> _What the task requires_: Your task is to write out the complete listing exactly as it is shown.
━━━━━━
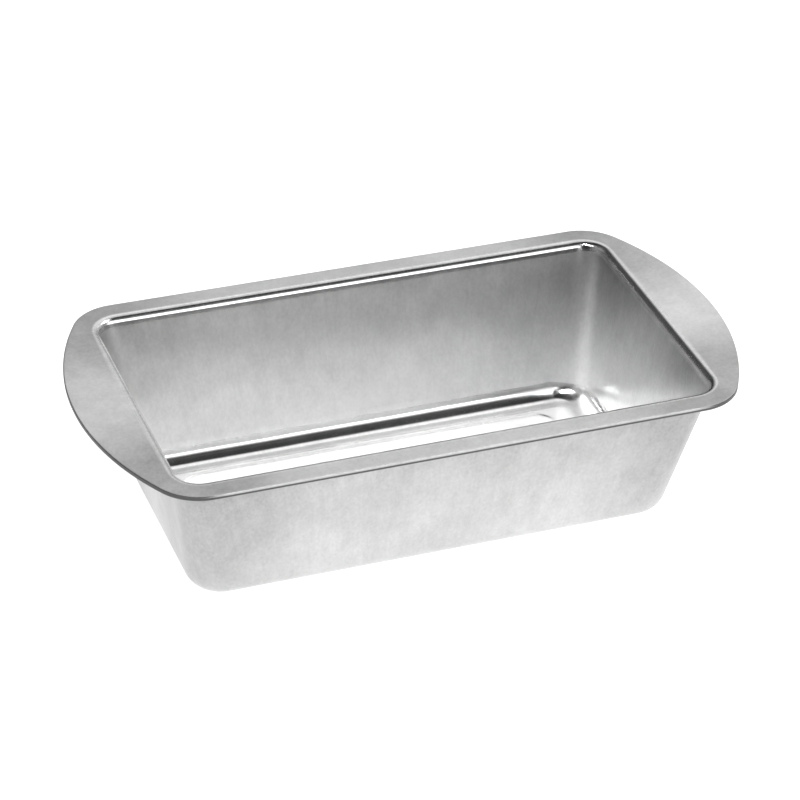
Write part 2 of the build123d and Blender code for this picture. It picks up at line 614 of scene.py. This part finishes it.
def make_floor():
    """Large flat sheet of pale paper, a hair below the pan."""
    reach, steps, gap = 6.0, 24, 0.0002
    marks = np.linspace(-reach, reach, steps + 1)
    verts = [(x, y, CAD_BOX[0][2] - gap) for y in marks for x in marks]
    faces = []
    for j in range(steps):
        for i in range(steps):
            k = j * (steps + 1) + i
            faces.append((k, k + 1, k + steps + 2, k + steps + 1))
    mesh = bpy.data.meshes.new("studio_floor")
    mesh.from_pydata(verts, [], faces)
    floor = bpy.data.objects.new("studio_floor", mesh)
    bpy.context.scene.collection.objects.link(floor)
    mesh.materials.append(floor_material())
    return floor


def area_light(name, place, aim, width, height, radiance):
    """Rectangular light that neither the camera nor the metal sees."""
    data = bpy.data.lights.new(name, "AREA")
    data.shape = "RECTANGLE"
    data.size = width
    data.size_y = height
    data.energy = radiance * math.pi * width * height
    light = bpy.data.objects.new(name, data)
    bpy.context.scene.collection.objects.link(light)
    back = (Vector(place) - Vector(aim)).normalized()
    light.matrix_world = Matrix.Translation(place) @ back.to_track_quat("Z", "Y").to_matrix().to_4x4()
    light.visible_camera = False
    light.visible_glossy = False
    return light


class Sky:
    """Soft-edged glowing panels standing round the pan, in a dim room."""

    def __init__(self, n, dim):
        self.n = n
        split = n.add("ShaderNodeSeparateXYZ")
        n.link(n.add("ShaderNodeTexCoord").outputs["Generated"], split.inputs[0])
        self.x, self.y, self.z = split.outputs
        level = n.math("SUBTRACT", 1.0, n.math("MULTIPLY", self.z, self.z))
        self.flat = n.math("SQRT", n.math("MAXIMUM", level, 0.0001))
        self.light = dim

    def panel(self, azimuth, half_width, low, high, level, soft=10):
        """Adds a panel: its middle's azimuth from +X towards +Y, its reach to either side, its two
        elevations and the width of its soft edge, all in degrees, and its brightness."""
        n = self.n
        turn = math.radians(azimuth)
        along = n.math("MULTIPLY", self.x, math.cos(turn))
        along = n.math("MULTIPLY_ADD", self.y, math.sin(turn), along)
        along = n.math("DIVIDE", along, self.flat)
        edge = [math.cos(math.radians(half_width + k * soft)) for k in (1, 0)]
        part = n.ramp(along, edge[0], edge[1], 0.0, level)
        sines = [math.sin(math.radians(a)) for a in (low - soft, low, high, min(high + soft, 90))]
        part = n.math("MULTIPLY", part, n.ramp(self.z, sines[0], sines[1], 0.0, 1.0))
        part = n.math("MULTIPLY", part, n.ramp(self.z, sines[2], sines[3], 1.0, 0.0))
        self.light = n.math("ADD", part, self.light)


def make_world():
    world = bpy.data.worlds.new("studio")
    bpy.context.scene.world = world
    world.use_nodes = True
    n = Nodes(world.node_tree)
    out = n.add("ShaderNodeOutputWorld")
    back = n.add("ShaderNodeBackground")
    n.link(back.outputs[0], out.inputs["Surface"])
    sky = Sky(n, dim=0.03)
    # Azimuth, half width, low and high elevation, brightness, soft edge
    sky.panel(60, 20, 28, 50, 0.5, 20)  # behind the pan: the tone of the brim
    sky.panel(45, 25, 56, 80, 1.0, 40)  # overhead
    sky.panel(35, 30, 2, 28, 0.3)  # faint and low, behind right
    sky.panel(0, 30, 8, 30, 0.35, 16)  # faint and low, off both ends: the brim seen from the ends
    sky.panel(180, 30, 8, 30, 0.35, 16)
    sky.panel(-62, 14, 3, 22, 3.4, 26)  # low, right of the camera: the light line at the back wall's foot
    sky.panel(-8, 14, 36, 52, 6.0, 6)  # from the right: the streaks down the corners, the lugs
    sky.panel(-112, 3, 51, 57, 145.0, 3)  # small and strong, above the camera: the white floor
    sky.panel(-140, 3, 40, 48, 46.0, 3)  # small and strong, left of it: the end wall's lit foot
    n.link(n.grey(sky.light), back.inputs["Color"])


def make_lights():
    area_light("floor_fill", (0.0, 0.2, 3.0), (0.0, 0.0, 0.0), 3.0, 3.0, 1.5)


def make_camera():
    """Long lens, to the pan's front left, looking down."""
    around, above, tilt = math.radians(21.03), math.radians(32.67), math.radians(-1.81)
    distance = 1.4031
    aim = Vector((0.00751, 0.0207, 0.0338))
    back = Vector((-math.sin(around) * math.cos(above), -math.cos(around) * math.cos(above), math.sin(above)))
    right = Vector((0, 0, 1)).cross(back).normalized()
    up = back.cross(right)
    leaned_right = right * math.cos(tilt) - up * math.sin(tilt)
    leaned_up = right * math.sin(tilt) + up * math.cos(tilt)
    data = bpy.data.cameras.new("camera")
    data.sensor_width = 36.0
    data.lens = 147.49
    camera = bpy.data.objects.new("camera", data)
    bpy.context.scene.collection.objects.link(camera)
    turn = Matrix((leaned_right, leaned_up, back)).transposed().to_4x4()
    camera.matrix_world = Matrix.Translation(aim + back * distance) @ turn
    bpy.context.scene.camera = camera


make_camera()
make_pan()
make_floor()
make_world()
make_lights()
bpy.context.scene.view_settings.view_transform = "Standard"

bpy.context.view_layer.update()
━━━━━━
> _Exercise response_:
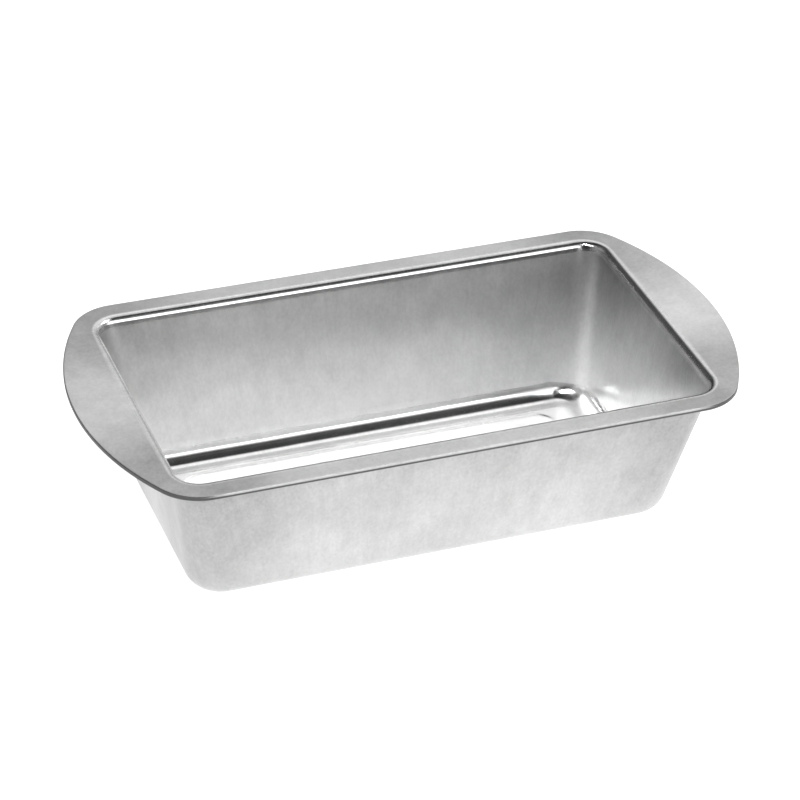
Write part 2 of the build123d and Blender code for this picture. It picks up at line 614 of scene.py. This part finishes it.
def make_floor():
    """Large flat sheet of pale paper, a hair below the pan."""
    reach, steps, gap = 6.0, 24, 0.0002
    marks = np.linspace(-reach, reach, steps + 1)
    verts = [(x, y, CAD_BOX[0][2] - gap) for y in marks for x in marks]
    faces = []
    for j in range(steps):
        for i in range(steps):
            k = j * (steps + 1) + i
            faces.append((k, k + 1, k + steps + 2, k + steps + 1))
    mesh = bpy.data.meshes.new("studio_floor")
    mesh.from_pydata(verts, [], faces)
    floor = bpy.data.objects.new("studio_floor", mesh)
    bpy.context.scene.collection.objects.link(floor)
    mesh.materials.append(floor_material())
    return floor


def area_light(name, place, aim, width, height, radiance):
    """Rectangular light that neither the camera nor the metal sees."""
    data = bpy.data.lights.new(name, "AREA")
    data.shape = "RECTANGLE"
    data.size = width
    data.size_y = height
    data.energy = radiance * math.pi * width * height
    light = bpy.data.objects.new(name, data)
    bpy.context.scene.collection.objects.link(light)
    back = (Vector(place) - Vector(aim)).normalized()
    light.matrix_world = Matrix.Translation(place) @ back.to_track_quat("Z", "Y").to_matrix().to_4x4()
    light.visible_camera = False
    light.visible_glossy = False
    return light


class Sky:
    """Soft-edged glowing panels standing round the pan, in a dim room."""

    def __init__(self, n, dim):
        self.n = n
        split = n.add("ShaderNodeSeparateXYZ")
        n.link(n.add("ShaderNodeTexCoord").outputs["Generated"], split.inputs[0])
        self.x, self.y, self.z = split.outputs
        level = n.math("SUBTRACT", 1.0, n.math("MULTIPLY", self.z, self.z))
        self.flat = n.math("SQRT", n.math("MAXIMUM", level, 0.0001))
        self.light = dim

    def panel(self, azimuth, half_width, low, high, level, soft=10):
        """Adds a panel: its middle's azimuth from +X towards +Y, its reach to either side, its two
        elevations and the width of its soft edge, all in degrees, and its brightness."""
        n = self.n
        turn = math.radians(azimuth)
        along = n.math("MULTIPLY", self.x, math.cos(turn))
        along = n.math("MULTIPLY_ADD", self.y, math.sin(turn), along)
        along = n.math("DIVIDE", along, self.flat)
        edge = [math.cos(math.radians(half_width + k * soft)) for k in (1, 0)]
        part = n.ramp(along, edge[0], edge[1], 0.0, level)
        sines = [math.sin(math.radians(a)) for a in (low - soft, low, high, min(high + soft, 90))]
        part = n.math("MULTIPLY", part, n.ramp(self.z, sines[0], sines[1], 0.0, 1.0))
        part = n.math("MULTIPLY", part, n.ramp(self.z, sines[2], sines[3], 1.0, 0.0))
        self.light = n.math("ADD", part, self.light)


def make_world():
    world = bpy.data.worlds.new("studio")
    bpy.context.scene.world = world
    world.use_nodes = True
    n = Nodes(world.node_tree)
    out = n.add("ShaderNodeOutputWorld")
    back = n.add("ShaderNodeBackground")
    n.link(back.outputs[0], out.inputs["Surface"])
    sky = Sky(n, dim=0.03)
    # Azimuth, half width, low and high elevation, brightness, soft edge
    sky.panel(60, 20, 28, 50, 0.5, 20)  # behind the pan: the tone of the brim
    sky.panel(45, 25, 56, 80, 1.0, 40)  # overhead
    sky.panel(35, 30, 2, 28, 0.3)  # faint and low, behind right
    sky.panel(0, 30, 8, 30, 0.35, 16)  # faint and low, off both ends: the brim seen from the ends
    sky.panel(180, 30, 8, 30, 0.35, 16)
    sky.panel(-62, 14, 3, 22, 3.4, 26)  # low, right of the camera: the light line at the back wall's foot
    sky.panel(-8, 14, 36, 52, 6.0, 6)  # from the right: the streaks down the corners, the lugs
    sky.panel(-112, 3, 51, 57, 145.0, 3)  # small and strong, above the camera: the white floor
    sky.panel(-140, 3, 40, 48, 46.0, 3)  # small and strong, left of it: the end wall's lit foot
    n.link(n.grey(sky.light), back.inputs["Color"])


def make_lights():
    area_light("floor_fill", (0.0, 0.2, 3.0), (0.0, 0.0, 0.0), 3.0, 3.0, 1.5)


def make_camera():
    """Long lens, to the pan's front left, looking down."""
    around, above, tilt = math.radians(21.03), math.radians(32.67), math.radians(-1.81)
    distance = 1.4031
    aim = Vector((0.00751, 0.0207, 0.0338))
    back = Vector((-math.sin(around) * math.cos(above), -math.cos(around) * math.cos(above), math.sin(above)))
    right = Vector((0, 0, 1)).cross(back).normalized()
    up = back.cross(right)
    leaned_right = right * math.cos(tilt) - up * math.sin(tilt)
    leaned_up = right * math.sin(tilt) + up * math.cos(tilt)
    data = bpy.data.cameras.new("camera")
    data.sensor_width = 36.0
    data.lens = 147.49
    camera = bpy.data.objects.new("camera", data)
    bpy.context.scene.collection.objects.link(camera)
    turn = Matrix((leaned_right, leaned_up, back)).transposed().to_4x4()
    camera.matrix_world = Matrix.Translation(aim + back * distance) @ turn
    bpy.context.scene.camera = camera


make_camera()
make_pan()
make_floor()
make_world()
make_lights()
bpy.context.scene.view_settings.view_transform = "Standard"

bpy.context.view_layer.update()